▶ **Given task**:
Reproduce exactly the section that begins at the line containing "Model this object" and ends at the line containing "and a plaque.", both lines included; omit all other lines.
Start of Supplied data
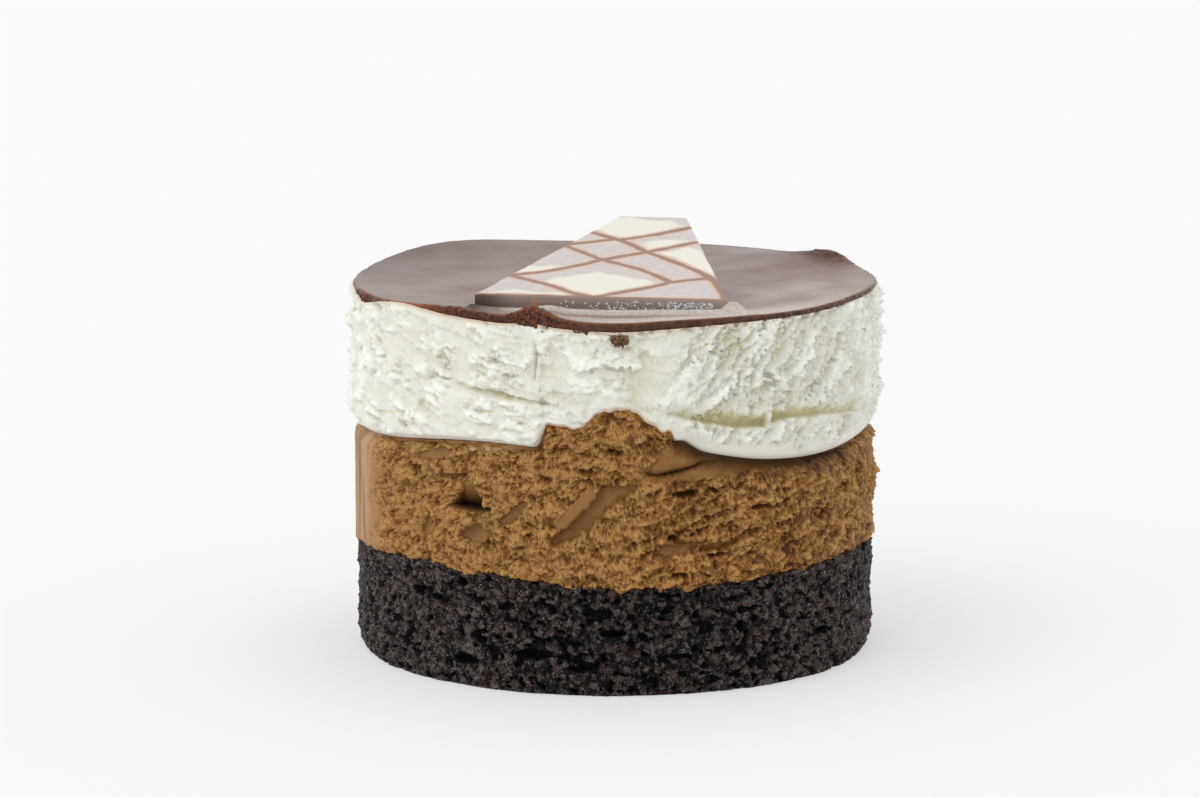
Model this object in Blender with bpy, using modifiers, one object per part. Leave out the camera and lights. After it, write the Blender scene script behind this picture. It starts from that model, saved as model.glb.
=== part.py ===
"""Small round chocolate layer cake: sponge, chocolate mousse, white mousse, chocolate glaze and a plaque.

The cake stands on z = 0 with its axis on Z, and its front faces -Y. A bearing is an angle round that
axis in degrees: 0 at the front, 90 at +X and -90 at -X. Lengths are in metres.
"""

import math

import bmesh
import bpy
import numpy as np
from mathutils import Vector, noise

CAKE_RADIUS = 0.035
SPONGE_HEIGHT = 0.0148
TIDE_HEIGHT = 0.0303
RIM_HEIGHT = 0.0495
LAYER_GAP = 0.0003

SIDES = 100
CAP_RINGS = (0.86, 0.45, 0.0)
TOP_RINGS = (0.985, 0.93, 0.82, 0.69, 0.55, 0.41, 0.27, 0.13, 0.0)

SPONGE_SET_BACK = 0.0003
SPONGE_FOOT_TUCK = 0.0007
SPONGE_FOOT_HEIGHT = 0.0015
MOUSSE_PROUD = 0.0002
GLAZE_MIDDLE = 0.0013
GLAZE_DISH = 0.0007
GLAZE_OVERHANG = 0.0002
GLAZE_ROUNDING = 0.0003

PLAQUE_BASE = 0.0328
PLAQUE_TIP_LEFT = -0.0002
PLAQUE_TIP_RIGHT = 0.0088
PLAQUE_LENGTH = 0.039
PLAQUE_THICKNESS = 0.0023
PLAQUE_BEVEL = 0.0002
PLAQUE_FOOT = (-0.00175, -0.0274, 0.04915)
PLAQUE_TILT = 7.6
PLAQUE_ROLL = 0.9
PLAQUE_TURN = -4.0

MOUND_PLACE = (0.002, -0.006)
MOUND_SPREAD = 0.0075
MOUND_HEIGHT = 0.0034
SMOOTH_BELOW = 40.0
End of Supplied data
Start of Supplied data
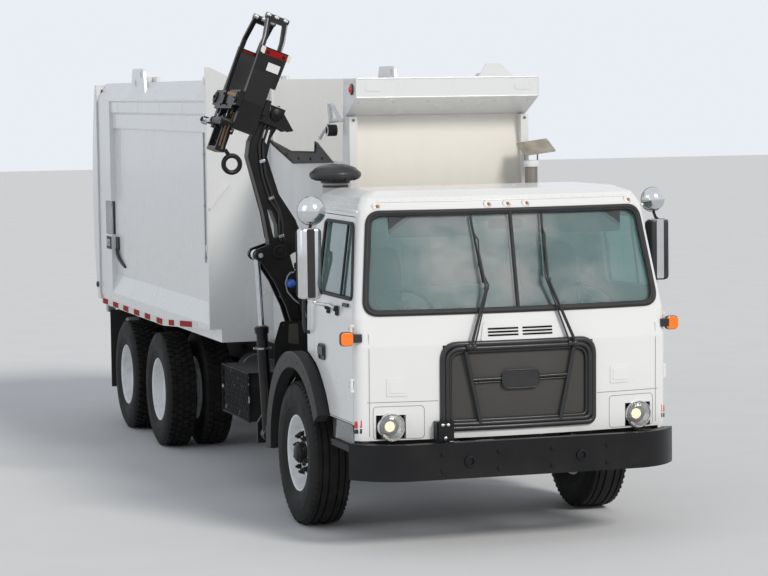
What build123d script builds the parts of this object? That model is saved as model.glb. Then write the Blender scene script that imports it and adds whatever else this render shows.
End of Supplied data
Start of Supplied data
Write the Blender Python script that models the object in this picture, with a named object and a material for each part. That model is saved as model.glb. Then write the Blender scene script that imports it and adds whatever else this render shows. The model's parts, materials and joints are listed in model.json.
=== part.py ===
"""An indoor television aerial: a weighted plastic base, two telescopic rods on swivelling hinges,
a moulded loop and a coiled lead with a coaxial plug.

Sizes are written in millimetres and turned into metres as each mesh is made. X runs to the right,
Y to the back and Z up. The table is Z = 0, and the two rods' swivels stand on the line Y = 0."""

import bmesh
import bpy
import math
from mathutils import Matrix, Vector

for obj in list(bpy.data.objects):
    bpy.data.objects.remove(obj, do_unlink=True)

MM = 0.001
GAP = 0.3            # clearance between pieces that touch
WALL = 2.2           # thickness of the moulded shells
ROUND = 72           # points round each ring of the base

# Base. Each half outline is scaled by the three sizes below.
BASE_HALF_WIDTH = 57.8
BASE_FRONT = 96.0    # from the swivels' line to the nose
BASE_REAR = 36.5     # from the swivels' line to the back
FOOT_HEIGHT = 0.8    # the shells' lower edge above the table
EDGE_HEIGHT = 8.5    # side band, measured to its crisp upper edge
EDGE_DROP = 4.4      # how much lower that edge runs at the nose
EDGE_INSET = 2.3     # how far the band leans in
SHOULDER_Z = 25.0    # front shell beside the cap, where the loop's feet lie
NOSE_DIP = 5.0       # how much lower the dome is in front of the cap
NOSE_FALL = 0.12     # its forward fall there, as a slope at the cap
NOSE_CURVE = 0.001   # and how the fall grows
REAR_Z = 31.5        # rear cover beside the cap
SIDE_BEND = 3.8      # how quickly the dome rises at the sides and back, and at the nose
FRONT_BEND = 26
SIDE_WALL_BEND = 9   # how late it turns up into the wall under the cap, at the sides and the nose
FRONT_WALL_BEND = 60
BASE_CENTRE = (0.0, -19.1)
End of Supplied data
▶ **Answer below**:
Model this object in Blender with bpy, using modifiers, one object per part. Leave out the camera and lights. After it, write the Blender scene script behind this picture. It starts from that model, saved as model.glb.
=== part.py ===
"""Small round chocolate layer cake: sponge, chocolate mousse, white mousse, chocolate glaze and a plaque.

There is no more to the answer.